# Billing Hardware for ASC?



## anwalden (Feb 3, 2010)

I'm wondering what everyone does to bill for hardware (screws, plates, etc) in an ASC setting (Physician owned)? I know that most insurances write them off and consider them to be part of the global fee.

We've been tossing around the idea of using the ABN for Medicare patients, and a similar form for private insurance patients to allow us to bill the patient for the hardware we use in their procedures.

Is this ok? I know we can go back to the drawing board and negotiate with the private insurance companies to allow payment for hardware, but is there anything we can do in the meantime until our contracts are up for renewal?

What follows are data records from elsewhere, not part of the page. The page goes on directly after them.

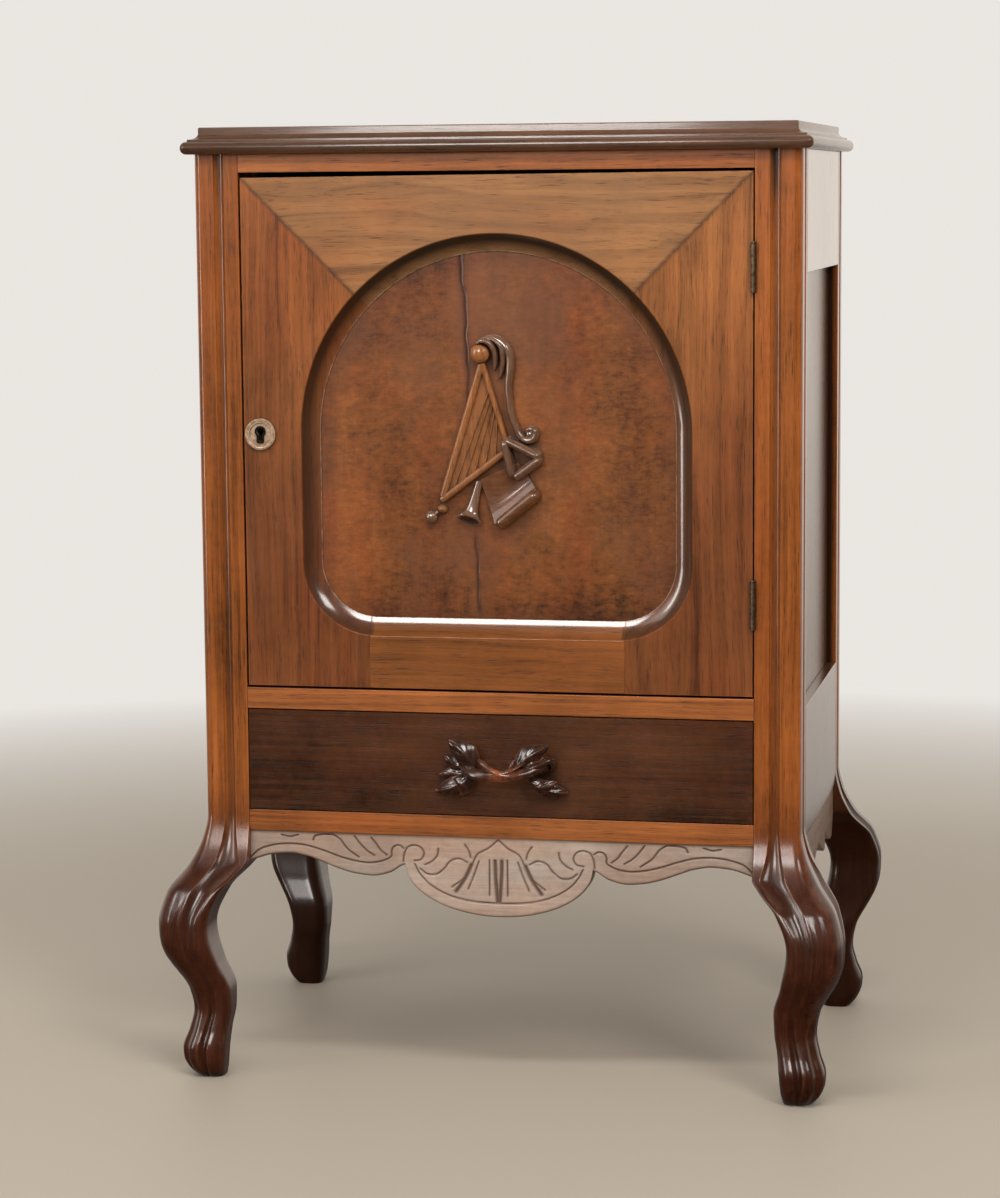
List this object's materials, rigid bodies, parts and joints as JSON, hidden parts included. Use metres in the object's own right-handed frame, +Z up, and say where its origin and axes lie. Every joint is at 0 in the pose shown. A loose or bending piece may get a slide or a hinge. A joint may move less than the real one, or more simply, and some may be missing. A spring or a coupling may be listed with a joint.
{
  "type": "music cabinet",
  "caption": "Upright music cabinet with one arched panelled door carved with a musical trophy, a drawer below it, shaped aprons and cabriole legs.",
  "frame": {"origin": "on the floor under the middle of the cabinet", "axes": "+Z up, +X to the viewer's right as seen from the front, -Y towards the viewer"},
  "size_m": [0.6136, 0.4236, 0.8503],
  "materials": {
    "dark_top": "dark stained walnut with worn wax",
    "post_walnut": "orange brown walnut with ribbon grain, darker towards the feet",
    "rail_walnut": "bright orange brown straight grained walnut",
    "side_walnut": "mid brown straight grained walnut",
    "apron_walnut": "greyish brown carved walnut",
    "door_walnut": "golden brown walnut with straight grain",
    "panel_burr": "mottled reddish brown walnut",
    "carved_walnut": "dark carved walnut with worn edges",
    "drawer_walnut": "dark brown walnut with polished highlights",
    "plain_wood": "plain unpolished softwood",
    "aged_brass": "aged brass with dark patina",
    "iron": "dark blackened iron"
  },
  "bodies": {
    "carcase": {"top_board": "dark_top", "front_left_leg": "post_walnut", "front_right_leg": "post_walnut", "rear_left_leg": "post_walnut", "rear_right_leg": "post_walnut", "top_front_rail": "rail_walnut", "middle_rail": "rail_walnut", "lower_rail": "rail_walnut", "rear_top_rail": "plain_wood", "rear_bottom_rail": "plain_wood", "left_top_rail": "side_walnut", "right_top_rail": "side_walnut", "left_bottom_rail": "side_walnut", "right_bottom_rail": "side_walnut", "left_panel": "side_walnut", "right_panel": "side_walnut", "back_panel": "plain_wood", "front_apron": "apron_walnut", "left_apron": "apron_walnut", "right_apron": "apron_walnut", "cabinet_floor": "plain_wood", "left_shelf_rack": "plain_wood", "right_shelf_rack": "plain_wood", "shelf_1": "plain_wood", "shelf_2": "plain_wood", "shelf_3": "plain_wood", "shelf_4": "plain_wood", "shelf_5": "plain_wood", "left_drawer_runner": "plain_wood", "right_drawer_runner": "plain_wood", "drawer_stops": "plain_wood", "corner_blocks": "plain_wood", "top_screws": "iron", "back_nails": "iron", "upper_hinge_frame_leaf": "aged_brass", "lower_hinge_frame_leaf": "aged_brass", "upper_hinge_pin": "aged_brass", "lower_hinge_pin": "aged_brass", "strike_plate": "aged_brass", "frame_screws": "aged_brass"},
    "door": {"door_top_rail": "door_walnut", "door_lock_stile": "door_walnut", "door_hinge_stile": "door_walnut", "door_bottom_rail": "door_walnut", "door_panel": "panel_burr", "carved_trophy": "carved_walnut", "escutcheon": "aged_brass", "lock_case": "aged_brass", "upper_hinge_door_leaf": "aged_brass", "lower_hinge_door_leaf": "aged_brass", "door_screws": "aged_brass"},
    "lock_bolt": {"lock_bolt": "iron"},
    "drawer": {"drawer_front": "drawer_walnut", "drawer_left_side": "plain_wood", "drawer_right_side": "plain_wood", "drawer_back": "plain_wood", "drawer_bottom": "plain_wood", "drawer_handle": "carved_walnut", "handle_screws": "iron"}
  },
  "joints": [
    {"name": "door_hinge", "type": "hinge", "parent": "carcase", "child": "door", "pos_m": [0.2263, -0.1753, 0.5827], "axis": [0, 0, 1], "range_deg": [0, 170]},
    {"name": "lock_bolt_slide", "type": "slide", "parent": "door", "child": "lock_bolt", "axis": [-1, 0, 0], "range_m": [0, 0.007]},
    {"name": "drawer_slide", "type": "slide", "parent": "carcase", "child": "drawer", "axis": [0, -1, 0], "range_m": [0, 0.22]}
  ]
}
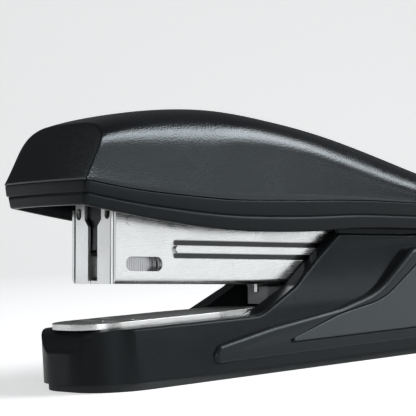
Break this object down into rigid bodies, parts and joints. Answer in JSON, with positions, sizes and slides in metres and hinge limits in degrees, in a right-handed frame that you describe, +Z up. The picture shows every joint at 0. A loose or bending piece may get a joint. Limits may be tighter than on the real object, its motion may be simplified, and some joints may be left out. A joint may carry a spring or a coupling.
{
  "type": "desktop stapler",
  "caption": "Desktop stapler with a domed grained cover over a stepped rim, a windowed steel magazine, and a long base with raised cheeks round the hinge.",
  "frame": {"origin": "on the floor under the middle of the stapler's length and width", "axes": "+X to the hinged rear, so the nose is at -X; +Z up; the stapler is symmetric about Y = 0"},
  "size_m": [0.1583, 0.037, 0.0686],
  "materials": {
    "cover_grain": "fine leather-like grain, soft sheen along the shoulder",
    "rim_satin": "smooth satin",
    "base_satin": "satin enamel",
    "wing_satin": "satin",
    "panel_soft": "soft matt",
    "sole_rubber": "matt rubber",
    "sheet_nickel": "nickel-plated, brushed",
    "frame_steel": "zinc-plated sheet",
    "anvil_steel": "nickel-plated",
    "driver_steel": "hardened, blackened",
    "spring_steel": "drawn wire",
    "pin_steel": "turned",
    "staple_wire": "galvanised wire",
    "housing_grey": "matt, finely textured",
    "pusher_black": "moulded",
    "screw_zinc": "zinc-plated"
  },
  "bodies": {
    "base": {"base_shell": "base_satin", "sole_pad": "sole_rubber", "base_frame": "frame_steel", "hinge_pin": "pin_steel", "pin_clip_left": "pin_steel", "pin_clip_right": "pin_steel", "lift_spring": "spring_steel", "anvil_plate": "anvil_steel", "side_wing_left": "wing_satin", "side_wing_right": "wing_satin", "side_panel_left": "panel_soft", "side_panel_right": "panel_soft", "base_screw_1": "screw_zinc", "base_screw_2": "screw_zinc", "base_screw_3": "screw_zinc", "base_screw_4": "screw_zinc"},
    "anvil": {"anvil_disc": "anvil_steel", "anvil_button": "pusher_black", "anvil_spring": "spring_steel"},
    "magazine": {"magazine_channel": "sheet_nickel", "magazine_sleeve": "sheet_nickel", "core_rail": "frame_steel", "guide_rod": "pin_steel", "rod_holder_front": "frame_steel", "rod_holder_rear": "frame_steel", "pusher_spring": "spring_steel", "staple_strip": "staple_wire", "hinge_bush": "pin_steel", "spring_housing": "housing_grey", "sleeve_rivet_left": "sheet_nickel", "sleeve_rivet_right": "sheet_nickel", "spring_seat": "sheet_nickel", "spring_bridge": "sheet_nickel"},
    "pusher": {"pusher": "pusher_black"},
    "handle": {"top_cover": "cover_grain", "rim_band": "rim_satin", "press_arm": "frame_steel", "driver_blade": "driver_steel", "driver_rivet_left": "driver_steel", "driver_rivet_right": "driver_steel", "handle_spring": "spring_steel", "cover_screw_front": "screw_zinc", "cover_screw_rear": "screw_zinc"}
  },
  "joints": [
    {"name": "magazine_pivot", "type": "hinge", "parent": "base", "child": "magazine", "pos_m": [0.06015, 0, 0.029], "axis": [0, -1, 0], "range_deg": [0, 4], "stiffness_Nm_per_rad": 6, "springref_deg": -3.44, "deforming": ["lift_spring"]},
    {"name": "handle_pivot", "type": "hinge", "parent": "magazine", "child": "handle", "pos_m": [0.06015, 0, 0.029], "axis": [0, -1, 0], "range_deg": [-60, 3.5], "stiffness_Nm_per_rad": 4, "springref_deg": -1.15, "deforming": ["handle_spring"]},
    {"name": "pusher_slide", "type": "slide", "parent": "magazine", "child": "pusher", "axis": [0.9976, 0, -0.0698], "range_m": [0, 0.045], "stiffness_N_per_m": 40, "springref_m": -0.03, "deforming": ["pusher_spring"]},
    {"name": "anvil_turn", "type": "hinge", "parent": "base", "child": "anvil", "pos_m": [-0.06035, 0, 0.015], "axis": [0, 0, 1], "range_deg": [0, 180]}
  ]
}
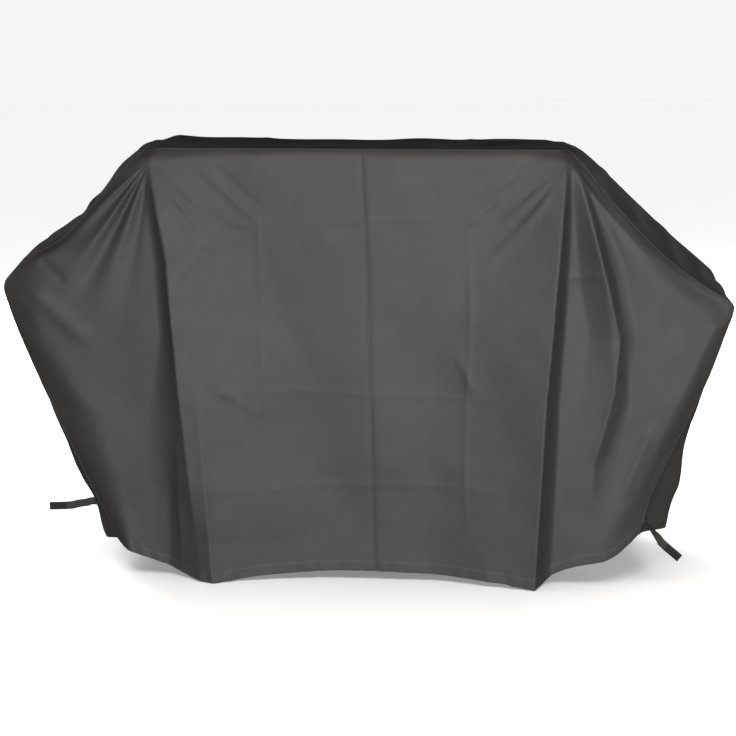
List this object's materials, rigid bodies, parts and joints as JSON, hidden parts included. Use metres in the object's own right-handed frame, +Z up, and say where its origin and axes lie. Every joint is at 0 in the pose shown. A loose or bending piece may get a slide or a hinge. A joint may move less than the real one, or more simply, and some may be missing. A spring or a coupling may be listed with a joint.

Any advice would be helpful!


----------



## elenax (Feb 4, 2010)

We write them off as well; and we don't use the ABN because Medicare consider these hardware, etc included in the procedure so the patient is not responsible.


----------



## Tracey Middaugh (Feb 4, 2010)

We only perform EGDs and Colonoscopy in our ASC.  Sorry we can't be of any assistance.


----------



## codedog (Feb 4, 2010)

We write them off as well . Its a shame though. Sometimes it cost more than the procedure. I just dont get it.


----------



## Trudy Jones (Feb 4, 2010)

We get paid on most of our implants (with the exception of Medicare, Tenncare) due to our contracts  having a "carve-out" for implants with most of our insurance companies.


----------



## SS62 (Feb 4, 2010)

In our ASC we setup contracts w/Aet, UHC, Cigna, etc.. we do get paid for these, however we carved them out in contract, so otherwise you get nothing...Worker Comp also will pay us.  Of course not Medicare except for the NTIOLS, if you do cataracts.  I do believe an ABN is not an option.


----------



## JMeggett (Feb 4, 2010)

Ashley,  we also bill alot of hardware implant items out of our ASC and write off the Medicare ones.  We do have "carve-out's" on contracts with 5 of our biggest payors and so get reimbursed on most of our implants. I suggest you make friends with your Provider Representative's at your biggest payors and find out the earliest that your practice can get the chance to negotiate those ASC contracts.  Good luck!
Jenna


----------



## anwalden (Feb 4, 2010)

I guess we'll have to go back to the drawing board with our insurance contracts then! Thanks for all of the input!!


----------



## madelin (Feb 4, 2010)

We have carve out with some payors and we billed under 99070, w/c carriers they paid with copy of invoice, on Medicare we try not to use any implants, but if we do we writte them off.


----------



## mbort (Feb 5, 2010)

Ashley--fire whomever negotiated your contracts for not knowing what they were doing.  They have cost your center a TON of money!!!    Medicare/Medicaid and medicare replacement plans SHOULD be the only carrier that you should have to write off.  Implants are generally paid quite well with the appropriate negotiations.


----------



## ASC CODER (Feb 5, 2010)

I agree with mbort! OMG! Some implants can cost in the thousands.


----------



## lkmckenzie (Mar 3, 2010)

Yeppers. I agree with MBort. My ASC gets paid for implants with exception of Mediare/Medicaid.


----------



## codedog (Mar 3, 2010)

Well I told my supervisor about we need to update our contracts , we hardly get paid on some implants , I was told to just code it , send it to the billers, and let management worry about the rest. Sounds like I am complaing but I dont think my sup ervisor understands  the loss they are taking. :


----------



## JMeggett (Mar 3, 2010)

trent123 said:


> Well I told my supervisor about we need to update our contracts , we hardly get paid on some implants , I was told to just code it , send it to the billers, and let management worry about the rest. Sounds like I am complaing but I dont think my sup ervisor understands  the loss they are taking. :



Well Trent, you did your part by "enlightening" those with the power to do something.  Sucks to be told to "be quite & do your job".


----------



## codedog (Mar 3, 2010)

YES, I AGREE, but sad thing is in the long run , everyone hurts, ,, but I will keep trying


----------



## anwalden (Mar 3, 2010)

Thanks to everyone for all of the help!! We now have someone else handling our contract negotiations and aren't having any trouble getting the carve outs to get paid for the implants we use. Hooray!


----------